Objective: Repeat exactly, and only, the lines below starting at the line that contains "if obj.type not" and ending at the line that contains "return low, high", inclusive of both.

Task input:
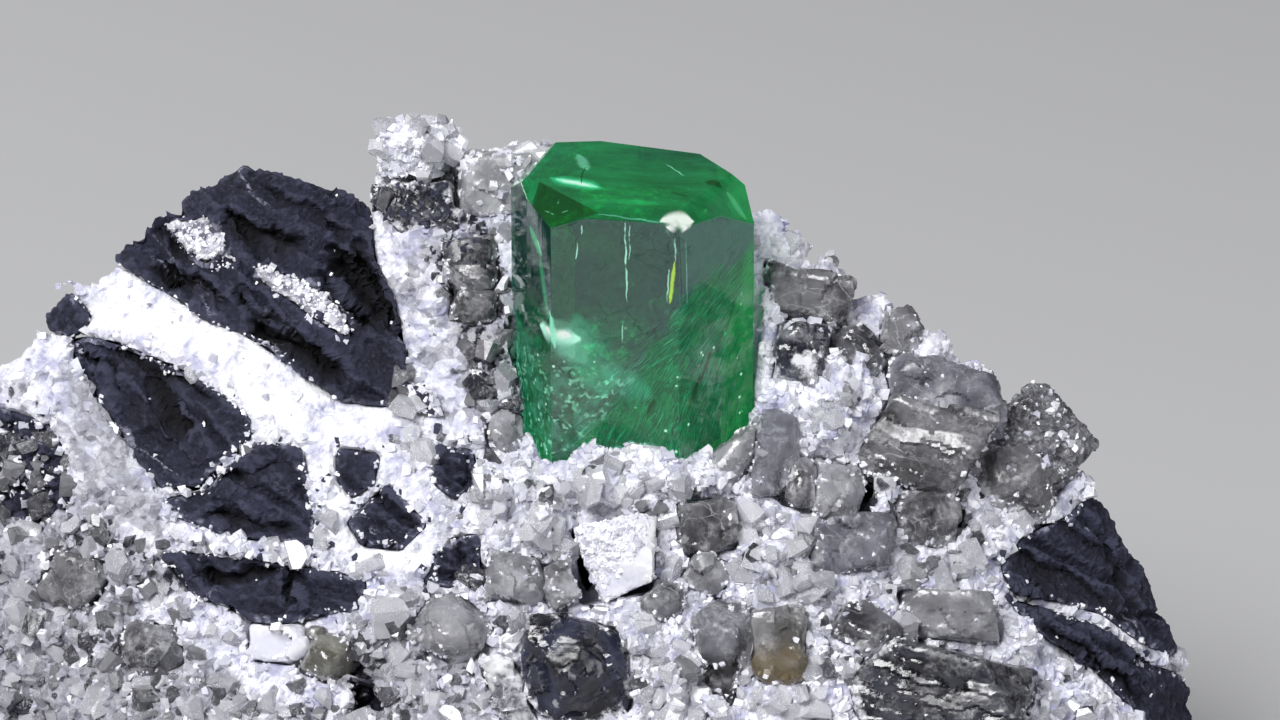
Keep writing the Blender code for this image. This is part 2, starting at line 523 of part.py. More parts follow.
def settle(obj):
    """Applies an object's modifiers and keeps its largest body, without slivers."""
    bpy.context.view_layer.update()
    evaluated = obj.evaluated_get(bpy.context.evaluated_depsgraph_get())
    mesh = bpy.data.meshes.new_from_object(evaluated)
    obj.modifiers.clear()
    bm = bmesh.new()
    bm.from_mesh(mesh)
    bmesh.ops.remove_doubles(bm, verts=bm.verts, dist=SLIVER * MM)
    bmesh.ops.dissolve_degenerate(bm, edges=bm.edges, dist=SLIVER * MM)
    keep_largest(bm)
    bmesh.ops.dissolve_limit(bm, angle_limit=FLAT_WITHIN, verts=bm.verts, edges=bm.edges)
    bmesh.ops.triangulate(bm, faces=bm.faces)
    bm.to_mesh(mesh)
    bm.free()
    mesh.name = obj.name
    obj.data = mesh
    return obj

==

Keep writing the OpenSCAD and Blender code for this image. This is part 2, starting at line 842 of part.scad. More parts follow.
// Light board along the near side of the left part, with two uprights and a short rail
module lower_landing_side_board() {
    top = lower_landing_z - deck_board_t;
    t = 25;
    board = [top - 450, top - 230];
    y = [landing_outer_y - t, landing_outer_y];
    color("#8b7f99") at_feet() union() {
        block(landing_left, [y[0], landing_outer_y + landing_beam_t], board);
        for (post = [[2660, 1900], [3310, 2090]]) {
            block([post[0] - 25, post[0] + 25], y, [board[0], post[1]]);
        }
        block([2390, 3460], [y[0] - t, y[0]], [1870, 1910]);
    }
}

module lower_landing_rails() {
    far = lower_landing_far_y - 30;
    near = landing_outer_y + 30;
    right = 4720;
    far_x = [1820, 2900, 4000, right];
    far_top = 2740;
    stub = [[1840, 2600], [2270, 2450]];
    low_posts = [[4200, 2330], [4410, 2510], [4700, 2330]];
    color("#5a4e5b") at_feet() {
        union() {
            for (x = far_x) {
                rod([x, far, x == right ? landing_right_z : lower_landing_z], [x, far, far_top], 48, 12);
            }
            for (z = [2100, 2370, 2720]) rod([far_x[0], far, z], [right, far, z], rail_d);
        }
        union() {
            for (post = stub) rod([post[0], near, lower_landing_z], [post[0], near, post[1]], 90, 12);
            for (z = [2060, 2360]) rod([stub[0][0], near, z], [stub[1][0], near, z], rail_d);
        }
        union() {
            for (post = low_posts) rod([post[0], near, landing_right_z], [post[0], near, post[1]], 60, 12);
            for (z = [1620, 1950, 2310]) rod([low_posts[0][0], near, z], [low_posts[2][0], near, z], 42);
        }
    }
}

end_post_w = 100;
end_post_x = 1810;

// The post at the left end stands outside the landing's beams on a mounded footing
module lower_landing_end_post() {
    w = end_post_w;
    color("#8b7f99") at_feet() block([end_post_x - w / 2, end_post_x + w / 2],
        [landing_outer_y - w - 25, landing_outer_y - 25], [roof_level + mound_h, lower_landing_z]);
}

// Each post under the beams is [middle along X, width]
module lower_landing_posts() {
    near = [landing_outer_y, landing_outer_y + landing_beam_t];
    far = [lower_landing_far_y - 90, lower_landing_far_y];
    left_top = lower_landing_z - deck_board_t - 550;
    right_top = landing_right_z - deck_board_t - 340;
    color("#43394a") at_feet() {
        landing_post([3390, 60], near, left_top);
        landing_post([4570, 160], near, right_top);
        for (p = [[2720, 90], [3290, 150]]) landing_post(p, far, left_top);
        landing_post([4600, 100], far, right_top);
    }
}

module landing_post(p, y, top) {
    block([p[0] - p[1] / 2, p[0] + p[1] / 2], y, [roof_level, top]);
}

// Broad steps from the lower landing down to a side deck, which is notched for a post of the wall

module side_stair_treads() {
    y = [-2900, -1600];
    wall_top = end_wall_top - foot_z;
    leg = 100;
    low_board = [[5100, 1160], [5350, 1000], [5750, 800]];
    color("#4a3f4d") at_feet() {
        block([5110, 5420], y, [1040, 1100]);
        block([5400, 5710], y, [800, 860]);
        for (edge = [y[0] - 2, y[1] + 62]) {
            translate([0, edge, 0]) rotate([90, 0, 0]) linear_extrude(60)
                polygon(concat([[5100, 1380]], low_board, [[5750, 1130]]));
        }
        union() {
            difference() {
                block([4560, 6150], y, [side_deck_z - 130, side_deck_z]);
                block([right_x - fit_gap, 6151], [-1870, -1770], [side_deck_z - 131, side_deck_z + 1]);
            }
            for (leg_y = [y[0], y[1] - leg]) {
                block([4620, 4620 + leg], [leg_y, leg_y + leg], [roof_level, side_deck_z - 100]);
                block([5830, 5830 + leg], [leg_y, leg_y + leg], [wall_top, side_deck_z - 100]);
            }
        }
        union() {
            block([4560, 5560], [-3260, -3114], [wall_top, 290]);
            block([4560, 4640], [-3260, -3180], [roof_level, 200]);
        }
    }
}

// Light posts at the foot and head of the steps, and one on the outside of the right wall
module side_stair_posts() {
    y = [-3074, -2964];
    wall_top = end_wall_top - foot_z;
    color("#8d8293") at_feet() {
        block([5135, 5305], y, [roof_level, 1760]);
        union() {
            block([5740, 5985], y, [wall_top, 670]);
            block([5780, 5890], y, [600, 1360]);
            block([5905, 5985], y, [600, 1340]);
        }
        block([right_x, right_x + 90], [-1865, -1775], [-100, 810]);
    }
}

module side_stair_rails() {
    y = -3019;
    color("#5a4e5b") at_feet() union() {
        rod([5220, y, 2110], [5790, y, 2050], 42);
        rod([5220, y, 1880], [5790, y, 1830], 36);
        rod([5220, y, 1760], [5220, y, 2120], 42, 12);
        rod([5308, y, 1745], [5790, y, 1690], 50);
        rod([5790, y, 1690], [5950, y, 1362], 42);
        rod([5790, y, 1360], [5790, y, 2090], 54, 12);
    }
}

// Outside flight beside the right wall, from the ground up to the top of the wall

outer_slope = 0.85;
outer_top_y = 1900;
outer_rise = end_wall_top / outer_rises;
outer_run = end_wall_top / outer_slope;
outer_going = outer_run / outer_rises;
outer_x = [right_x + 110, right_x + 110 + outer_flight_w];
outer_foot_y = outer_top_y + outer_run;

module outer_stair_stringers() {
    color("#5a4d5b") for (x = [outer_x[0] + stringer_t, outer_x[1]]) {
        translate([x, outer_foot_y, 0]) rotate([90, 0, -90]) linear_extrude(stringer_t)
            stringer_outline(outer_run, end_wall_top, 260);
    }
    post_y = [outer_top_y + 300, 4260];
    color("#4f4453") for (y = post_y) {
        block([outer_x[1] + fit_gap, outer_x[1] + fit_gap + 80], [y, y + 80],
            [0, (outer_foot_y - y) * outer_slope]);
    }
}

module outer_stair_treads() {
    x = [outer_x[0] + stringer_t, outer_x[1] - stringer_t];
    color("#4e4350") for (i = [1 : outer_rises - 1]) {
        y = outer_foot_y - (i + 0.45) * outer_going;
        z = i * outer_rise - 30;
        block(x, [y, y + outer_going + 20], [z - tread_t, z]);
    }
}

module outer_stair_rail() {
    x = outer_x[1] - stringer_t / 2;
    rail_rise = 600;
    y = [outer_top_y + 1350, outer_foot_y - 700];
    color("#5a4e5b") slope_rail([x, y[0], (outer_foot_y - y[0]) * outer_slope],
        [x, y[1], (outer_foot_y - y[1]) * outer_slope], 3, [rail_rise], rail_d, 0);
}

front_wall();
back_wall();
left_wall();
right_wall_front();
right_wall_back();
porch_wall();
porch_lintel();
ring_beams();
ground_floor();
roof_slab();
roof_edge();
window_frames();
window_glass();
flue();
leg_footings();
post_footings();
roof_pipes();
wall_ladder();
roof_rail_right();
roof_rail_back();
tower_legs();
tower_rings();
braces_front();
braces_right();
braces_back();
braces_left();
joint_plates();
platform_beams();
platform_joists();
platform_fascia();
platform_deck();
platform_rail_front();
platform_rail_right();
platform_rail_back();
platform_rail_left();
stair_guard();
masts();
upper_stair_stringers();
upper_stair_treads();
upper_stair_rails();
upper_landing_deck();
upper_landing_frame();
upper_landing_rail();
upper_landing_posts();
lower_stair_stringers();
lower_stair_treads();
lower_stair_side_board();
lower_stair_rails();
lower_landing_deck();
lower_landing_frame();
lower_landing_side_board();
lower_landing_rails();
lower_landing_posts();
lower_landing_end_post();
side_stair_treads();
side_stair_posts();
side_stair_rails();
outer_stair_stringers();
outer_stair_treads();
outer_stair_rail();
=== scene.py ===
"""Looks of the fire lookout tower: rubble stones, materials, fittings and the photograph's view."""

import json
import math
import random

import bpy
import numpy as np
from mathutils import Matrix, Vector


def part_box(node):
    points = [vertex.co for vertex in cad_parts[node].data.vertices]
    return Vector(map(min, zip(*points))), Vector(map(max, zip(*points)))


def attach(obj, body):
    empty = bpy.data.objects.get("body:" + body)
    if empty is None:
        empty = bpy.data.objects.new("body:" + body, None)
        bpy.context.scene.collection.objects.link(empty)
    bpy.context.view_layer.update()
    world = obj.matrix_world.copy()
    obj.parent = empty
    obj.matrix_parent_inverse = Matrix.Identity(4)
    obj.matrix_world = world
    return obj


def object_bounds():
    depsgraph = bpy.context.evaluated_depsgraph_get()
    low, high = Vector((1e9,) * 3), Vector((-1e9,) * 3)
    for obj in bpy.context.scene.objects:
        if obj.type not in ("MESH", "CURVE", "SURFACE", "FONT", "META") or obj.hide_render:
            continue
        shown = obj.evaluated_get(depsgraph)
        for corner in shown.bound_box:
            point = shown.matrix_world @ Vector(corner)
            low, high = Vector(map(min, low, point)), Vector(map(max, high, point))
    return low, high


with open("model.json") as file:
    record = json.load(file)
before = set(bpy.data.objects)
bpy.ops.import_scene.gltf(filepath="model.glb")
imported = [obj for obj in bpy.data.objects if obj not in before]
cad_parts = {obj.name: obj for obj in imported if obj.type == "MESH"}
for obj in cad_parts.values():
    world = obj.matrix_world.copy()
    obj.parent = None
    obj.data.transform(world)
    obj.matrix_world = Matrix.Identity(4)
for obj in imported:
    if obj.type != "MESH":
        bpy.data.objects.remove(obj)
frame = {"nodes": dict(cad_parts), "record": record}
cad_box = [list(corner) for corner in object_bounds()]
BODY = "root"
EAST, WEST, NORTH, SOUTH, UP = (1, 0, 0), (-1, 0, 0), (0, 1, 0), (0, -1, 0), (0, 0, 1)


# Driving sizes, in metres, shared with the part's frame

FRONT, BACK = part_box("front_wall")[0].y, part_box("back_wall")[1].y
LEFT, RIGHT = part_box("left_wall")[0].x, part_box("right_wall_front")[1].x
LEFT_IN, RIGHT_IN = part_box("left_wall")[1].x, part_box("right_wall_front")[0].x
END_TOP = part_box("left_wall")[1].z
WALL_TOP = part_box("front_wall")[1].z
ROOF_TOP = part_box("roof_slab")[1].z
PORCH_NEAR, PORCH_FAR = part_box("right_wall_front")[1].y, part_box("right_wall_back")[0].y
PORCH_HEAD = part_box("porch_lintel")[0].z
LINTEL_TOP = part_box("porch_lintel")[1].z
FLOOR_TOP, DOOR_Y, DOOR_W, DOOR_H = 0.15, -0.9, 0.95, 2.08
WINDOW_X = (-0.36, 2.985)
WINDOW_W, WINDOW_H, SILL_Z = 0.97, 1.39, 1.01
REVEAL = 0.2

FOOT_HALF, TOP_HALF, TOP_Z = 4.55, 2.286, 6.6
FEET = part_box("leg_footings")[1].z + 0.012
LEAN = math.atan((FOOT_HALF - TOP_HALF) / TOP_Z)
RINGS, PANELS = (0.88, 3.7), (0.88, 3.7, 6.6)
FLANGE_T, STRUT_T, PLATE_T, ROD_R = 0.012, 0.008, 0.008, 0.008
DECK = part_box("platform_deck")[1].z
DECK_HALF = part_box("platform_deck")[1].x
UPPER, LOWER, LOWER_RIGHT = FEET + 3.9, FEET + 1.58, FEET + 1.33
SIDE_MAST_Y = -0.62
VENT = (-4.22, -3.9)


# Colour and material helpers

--

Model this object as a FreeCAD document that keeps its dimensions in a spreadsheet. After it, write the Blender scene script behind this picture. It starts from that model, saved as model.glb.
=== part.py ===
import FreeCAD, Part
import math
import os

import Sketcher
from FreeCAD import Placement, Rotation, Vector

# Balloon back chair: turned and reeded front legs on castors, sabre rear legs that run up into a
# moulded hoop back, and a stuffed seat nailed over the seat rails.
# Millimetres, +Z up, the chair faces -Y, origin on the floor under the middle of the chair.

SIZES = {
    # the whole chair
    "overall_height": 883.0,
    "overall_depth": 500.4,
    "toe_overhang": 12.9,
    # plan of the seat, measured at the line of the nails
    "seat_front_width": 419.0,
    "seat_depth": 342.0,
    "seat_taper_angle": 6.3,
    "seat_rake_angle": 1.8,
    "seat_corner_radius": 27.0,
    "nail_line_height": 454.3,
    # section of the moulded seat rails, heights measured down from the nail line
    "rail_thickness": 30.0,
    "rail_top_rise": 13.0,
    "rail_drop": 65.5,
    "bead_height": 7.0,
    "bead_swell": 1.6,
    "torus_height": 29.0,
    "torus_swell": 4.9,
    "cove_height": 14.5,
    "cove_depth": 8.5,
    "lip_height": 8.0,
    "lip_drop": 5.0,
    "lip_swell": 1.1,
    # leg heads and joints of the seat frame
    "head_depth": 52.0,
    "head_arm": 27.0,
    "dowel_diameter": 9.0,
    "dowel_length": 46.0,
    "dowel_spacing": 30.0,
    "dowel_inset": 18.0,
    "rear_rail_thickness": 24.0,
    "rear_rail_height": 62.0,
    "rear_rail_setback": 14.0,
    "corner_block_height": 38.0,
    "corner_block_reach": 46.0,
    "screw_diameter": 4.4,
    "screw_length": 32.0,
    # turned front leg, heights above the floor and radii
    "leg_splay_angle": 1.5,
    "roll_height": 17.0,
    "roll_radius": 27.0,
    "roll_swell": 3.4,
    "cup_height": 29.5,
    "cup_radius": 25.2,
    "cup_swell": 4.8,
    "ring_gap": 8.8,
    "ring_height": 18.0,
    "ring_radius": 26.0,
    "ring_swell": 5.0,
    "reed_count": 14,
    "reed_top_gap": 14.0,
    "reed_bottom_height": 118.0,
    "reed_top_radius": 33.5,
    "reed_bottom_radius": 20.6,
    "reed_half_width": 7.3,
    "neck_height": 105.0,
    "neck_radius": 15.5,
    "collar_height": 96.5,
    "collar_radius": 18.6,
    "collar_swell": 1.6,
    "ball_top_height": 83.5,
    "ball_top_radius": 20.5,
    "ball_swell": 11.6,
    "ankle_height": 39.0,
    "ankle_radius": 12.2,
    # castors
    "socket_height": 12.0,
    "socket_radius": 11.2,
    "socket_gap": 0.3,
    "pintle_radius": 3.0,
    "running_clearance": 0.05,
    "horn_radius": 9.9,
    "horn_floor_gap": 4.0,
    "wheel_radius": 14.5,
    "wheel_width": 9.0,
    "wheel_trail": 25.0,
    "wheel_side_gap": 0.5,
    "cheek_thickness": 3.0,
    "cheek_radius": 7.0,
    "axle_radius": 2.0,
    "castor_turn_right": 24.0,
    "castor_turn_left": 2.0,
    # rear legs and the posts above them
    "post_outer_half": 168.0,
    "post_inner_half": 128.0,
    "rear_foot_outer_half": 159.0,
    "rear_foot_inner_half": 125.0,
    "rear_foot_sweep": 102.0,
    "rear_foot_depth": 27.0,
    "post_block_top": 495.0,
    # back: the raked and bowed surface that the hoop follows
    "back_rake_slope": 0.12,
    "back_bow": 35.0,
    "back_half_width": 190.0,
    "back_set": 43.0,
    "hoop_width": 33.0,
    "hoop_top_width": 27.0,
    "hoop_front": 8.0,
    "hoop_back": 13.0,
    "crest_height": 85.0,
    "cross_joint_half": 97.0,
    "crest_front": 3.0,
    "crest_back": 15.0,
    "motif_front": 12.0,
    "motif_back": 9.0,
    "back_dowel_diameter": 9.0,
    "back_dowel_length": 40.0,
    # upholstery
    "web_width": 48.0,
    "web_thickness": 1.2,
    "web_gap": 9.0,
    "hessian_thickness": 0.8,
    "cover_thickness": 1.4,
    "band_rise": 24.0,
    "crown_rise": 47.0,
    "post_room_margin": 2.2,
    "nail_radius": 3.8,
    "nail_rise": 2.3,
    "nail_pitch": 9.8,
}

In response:
        if obj.type not in ("MESH", "CURVE", "SURFACE", "FONT", "META") or obj.hide_render:
            continue
        shown = obj.evaluated_get(depsgraph)
        for corner in shown.bound_box:
            point = shown.matrix_world @ Vector(corner)
            low, high = Vector(map(min, low, point)), Vector(map(max, high, point))
    return low, high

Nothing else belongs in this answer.